Mon entourage essaye de me donner plus de contenance et de confiance en moi. Peut-être que cette timidité naturelle vient du fait d'être immigré, d'avoir vécu pendant quelques années en sachant que je n'étais pas chez moi. C'est ancré en moi. Dans la cité de baraquements où nous vivions, il y avait un Algérien, qui s'appelait Barak en plus, qui était le seul à parler français autour de nous. C'est lui qui m'aidait à faire mes devoirs et, un jour, je l'ai vu menotté et embarqué parce qu'il n'avait pas eu son permis de séjour. Ce sont des images qui marquent.
Il y a beaucoup d'allusions à la mer dans vos textes. Vous avez la nostalgie de votre île natale ?
J'ai lu un bouquin de Bufflino, un auteur sicilien, né à Comiso comme moi, qui s'appelle "Etre ou être à nouveau". Il m'a fait comprendre la nature du Sicilien qui est coupé de tout parce que sur une île, et qui garde une certaine méfiance de ce qu'on lui apporte depuis le continent. Mais, en même temps, il veut découvrir le monde et cela n'est possible que par la mer.

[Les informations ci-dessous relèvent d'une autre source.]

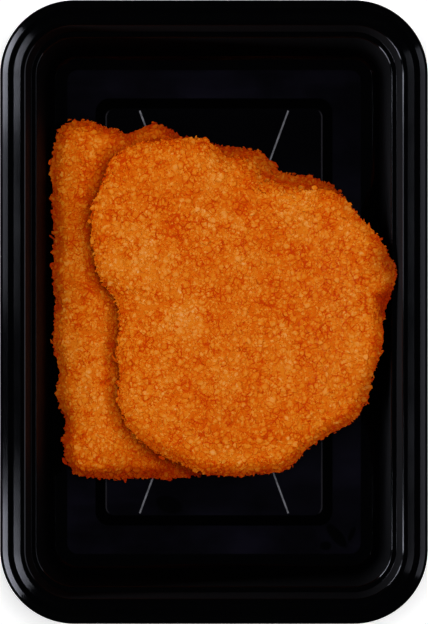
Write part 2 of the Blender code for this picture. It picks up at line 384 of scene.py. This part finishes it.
def make_tray(finish):
    middle = (PANEL_TOP_INSET + 4 * MM, PANEL_TOP, PANEL_TOP_CORNER)
    under_middle = (PANEL_TOP_INSET + 4 * MM, PANEL_TOP - WALL, PANEL_TOP_CORNER)
    section = rounded([middle] + tray_section() + [under_middle], 0.22 * MM)
    bm = bmesh.new()
    rings = []
    for inset, z, radius in section:
        plan = rounded_rectangle(inset, radius, CORNER_STEPS)
        rings.append([bm.verts.new((x, y, z)) for x, y in plan])
    for inner, outer in zip(rings, rings[1:]):
        for k in range(len(inner)):
            n = (k + 1) % len(inner)
            bm.faces.new([inner[k], inner[n], outer[n], outer[k]])
    bm.faces.new(rings[0])
    bm.faces.new(rings[-1])
    bmesh.ops.recalc_face_normals(bm, faces=bm.faces)
    mesh = bpy.data.meshes.new("tray_shell")
    bm.to_mesh(mesh)
    bm.free()
    mesh.shade_smooth()
    tray = bpy.data.objects.new("tray_shell", mesh)
    bpy.context.scene.collection.objects.link(tray)
    mesh.materials.append(finish)
    return tray


def make_rib(name, sign, finish):
    """A low half-round ridge across the panel, from corner to corner, with flat ends that stop just short of the
    panel's edge.
    """
    end_y = TRAY_HALF_Y - PANEL_TOP_INSET - RIB_END_GAP
    end = Vector((sign * RIB_END_X, end_y, 0))
    along = end.normalized()
    across = Vector((along.y, -along.x, 0))
    verts = []
    for span in range(RIB_SPANS + 1):
        place = end * (2 * span / RIB_SPANS - 1)
        for step in range(RIB_STEPS + 1):
            angle = math.pi * step / RIB_STEPS
            side = across * (RIB_WIDTH / 2 * math.cos(angle))
            lift = PANEL_TOP - 0.05 * MM + RIB_HEIGHT * math.sin(angle)
            verts.append(place + side + Vector((0, 0, lift)))
    row = RIB_STEPS + 1
    faces = []
    for span in range(RIB_SPANS):
        for step in range(RIB_STEPS):
            a = span * row + step
            faces.append((a, a + 1, a + row + 1, a + row))
        faces.append((span * row, (span + 1) * row, (span + 1) * row + RIB_STEPS,
                      span * row + RIB_STEPS))
    faces.append(tuple(range(row)))
    faces.append(tuple(RIB_SPANS * row + k for k in range(row)))
    rib = mesh_object(name, verts, faces)
    bm = bmesh.new()
    bm.from_mesh(rib.data)
    bmesh.ops.recalc_face_normals(bm, faces=bm.faces)
    bm.to_mesh(rib.data)
    bm.free()
    rib.data.shade_smooth()
    rib.data.set_sharp_from_angle(angle=math.radians(60))
    rib.data.materials.append(finish)
    return rib


# ---------------------------------------------------------------- crust

def even_mesh(node_name):
    """The CAD solid remeshed evenly and smoothed, as a new object at the same place."""
    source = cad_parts[node_name]
    crust = bpy.data.objects.new(node_name.replace("schnitzel", "crust"), source.data.copy())
    bpy.context.scene.collection.objects.link(crust)
    crust.matrix_world = source.matrix_world.copy()
    remesh = crust.modifiers.new("even", "REMESH")
    remesh.mode = "VOXEL"
    remesh.voxel_size = CRUST_VOXEL
    soften = crust.modifiers.new("soften", "SMOOTH")
    soften.factor = 0.5
    soften.iterations = CRUST_SMOOTHING
    depsgraph = bpy.context.evaluated_depsgraph_get()
    mesh = bpy.data.meshes.new_from_object(crust.evaluated_get(depsgraph))
    crust.modifiers.clear()
    crust.data = mesh
    return crust


def vectors(items, key):
    """The items' vectors of that name, as an array of rows."""
    values = np.empty(len(items) * 3, np.float32)
    items.foreach_get(key, values)
    return values.reshape(-1, 3).astype(float)


class Edge:
    """A crust's outer belt in plan: how far any place is from it, and which way it faces there."""

    def __init__(self, mesh):
        normals = vectors(mesh.vertices, "normal")
        places = vectors(mesh.vertices, "co")
        belt = np.abs(normals[:, 2]) < 0.3
        self.normals = normals[belt]
        self.tree = KDTree(int(belt.sum()))
        for k, (x, y, _) in enumerate(places[belt]):
            self.tree.insert((x, y, 0.0), k)
        self.tree.balance()

    def near(self, places):
        found = [self.tree.find((x, y, 0.0)) for x, y, _ in places]
        distance = np.array([item[2] for item in found])
        return distance, self.normals[[item[1] for item in found]]


def from_segment(places, start, end):
    """Plan distance from each place to the line between two points."""
    start, end = np.array(start) * MM, np.array(end) * MM
    along = end - start
    t = np.clip((places[:, :2] - start) @ along / max(along @ along, 1e-12), 0, 1)
    return np.linalg.norm(places[:, :2] - start - t[:, None] * along, axis=1)


# start, end, half width, depth, how much deeper in colour as painted shade; millimetres from the tray's centre
CREASES = {
    "upper": [
        ((53.0, 12.5), (59.0, 13.8), 0.7, 0.7, 0.22),
        ((58.0, 5.5), (63.0, 4.5), 1.3, 1.6, 0.30),
        ((59.5, 5.0), (62.0, -5.5), 2.6, 0.6, 0.14),
        ((18.0, 48.5), (31.0, 45.5), 1.0, 0.4, 0.12),
    ],
    "lower": [
        ((-24.5, 61.5), (-20.0, 62.5), 0.9, 1.6, 0.34),
        ((17.5, 50.5), (22.0, 47.8), 0.9, 0.6, 0.34),
        ((22.0, 47.8), (35.0, 45.8), 0.7, 0.5, 0.30),
        ((-58.0, 2.5), (-55.0, 2.0), 1.0, 1.2, 0.22),
        ((-40.5, -26.0), (-38.0, -24.5), 0.9, 1.0, 0.30),
    ],
}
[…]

Vous retournez souvent en Sicile ?
Depuis une quinzaine d'années, j'y vais au moins une fois par an. J'avais boudé mon pays depuis la disparition de mon père. J'y suis retourné grâce à un concours qu'avait organisé la revue "Story" et dont le premier prix était un voyage en Sicile avec, en toute modestie, moi. Avec trente touristes, j'ai gravi les pentes de l'Etna, j'ai revisité Taormina et je me suis rendu compte de ma stupidité d'avoir boudé mon pays pour quelques personnes qui n'avaient pas été très élégantes. Quand j'y suis, il y a dans l'air quelque chose qui évoque une appartenance.
Un autre mot : Olivia, comme Olivia Ruiz. C'est un bon choix de duo au vu de son succès actuel...
Avant qu'elle n'éclate vraiment, elle m'avait promis de faire quelque chose avec moi et j'apprécie qu'elle ait tenu parole, malgré son succès. Au départ, on devait faire un duo sérieux, sur "Le féminin sacré", mais j'ai insisté pour qu'on aille plutôt dans l'humour et elle m'a fait un numéro à la Arletty, avec une de ces gouailles... (Rires) "Ce George(s)" vient, au départ, d'une dame qui est venue me voir après un spectacle et qui m'a dit "Ma maison est tapissée de vos photos". J'ai vu la tête de son mari s'allonger... (Rires) Je voulais en faire une chanson mais je ne savais pas comment. L'idée m'est venue en me rappelant que mon épouse est fan du feuilleton "Urgences". J'ai alors extrapolé en jouant le mari jaloux de Georges Clooney.
Un dernier mot : poète. Pour le soin apporté à vos textes.
Je reste un puriste qui remet cent fois sur le métier son ouvrage. Avant que j'accepte qu'une chanson soit terminée, c'est un terrible travail sur moi-même. C'est vrai que je suis resté très sensible à la poésie : dans un texte, l'utopie est autorisée, on peut se laisser aller à rêver à des mondes qui seraient plus parfaits. J'espère juste que je n'en abuse pas.
Album "La part de l'ange" (Universal).